I don't make complete sonic isolation of each drum my goal.

For one, the laws of physics and sound just don't deem it realistic.

Secondly, I'm not convinced there would be a whole lot of sonic benefit to it -- even if it were theoretically possible.

We're actually discussing something kind of similar right now in the mic forum regarding accoustic guitar and voice. And one thing you might want to do is learn where the "null" points of your mics are, rather than simply "pointing away" from things. Often the attenuation is greatest towards the side of the mic, rather than the back.

But then again, how much of a given sound can you really expect to avoid when it's merely inches away from something that's being whacked really hard with a wooden stick? :D You have to keep your expectations at least somewhat realistic.
 
The only way to get total isolation would be to get an electric kit with seperate outs.

I am old school, I look at the drum set like a guitar or any instrument, i think trying to record the drum pieces in total isolation is like trying to record the individual strings of a guitar when it is being played.

I guess in all fairness it depends on what you consider "good isolation"

Tom
 
Both fair points! I guess the biggest problem I have is that the drummers I record are typically not professionals and thus hit the drums like pussy school girls. I'd imagine recording gets easier the longer you do it for multiple reasons, not the least of which including the quality of musicians that want to record with you must inevitably get better eventually :D
 
I feel your pain.
You are exactly right about drummers that hit like a 2 year old.

As a drummer gets better to where he / she is balanced in their playing it gets incredibly easier to get good drum tracks. In fact... it is nearly impossible otherwise without using a lot of drum replacement samples and really heavily editing them like you would a MIDI track. At that point.... it isn't like they ACTUALLY PLAYED the silly part.
 
I'd imagine recording gets easier the longer you do it for multiple reasons, not the least of which including the quality of musicians that want to record with you must inevitably get better eventually :D


Not really.

You just get older.

They stay pretty much the same.

:D
 
I guess the biggest problem I have is that the drummers I record are typically not professionals and thus hit the drums like pussy school girls.

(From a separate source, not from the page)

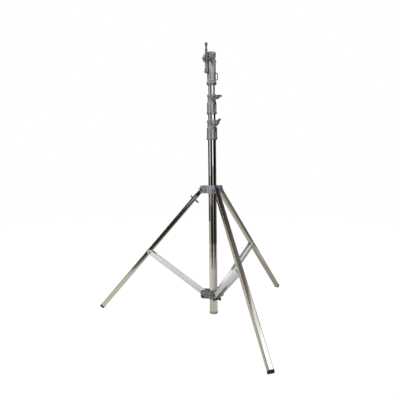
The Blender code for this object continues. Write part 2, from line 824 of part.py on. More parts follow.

wow, thats funny.... personally, i have spent the better part of the last ten years of my learn-to-be-a-drummer episodes learning how NOT to beat the shit out of the drums all of the time. i mean, really worked at it. and it was a HARD habit to unlearn. hell, i feel like i even have a "light touch" at this point. i can still wail when i want, but i find that i am twice the drummer when i dont. of course, i gave up metal years ago.
a
 
wow, thats funny.... personally, i have spent the better part of the last ten years of my learn-to-be-a-drummer episodes learning how NOT to beat the shit out of the drums all of the time. i mean, really worked at it. and it was a HARD habit to unlearn. hell, i feel like i even have a "light touch" at this point. i can still wail when i want, but i find that i am twice the drummer when i dont. of course, i gave up metal years ago.
a

My last recording project had a hard hitting drummer, dynamics all over the place. Mind you I learned a good deal about compression, limiting and track-bouncing riding a fader!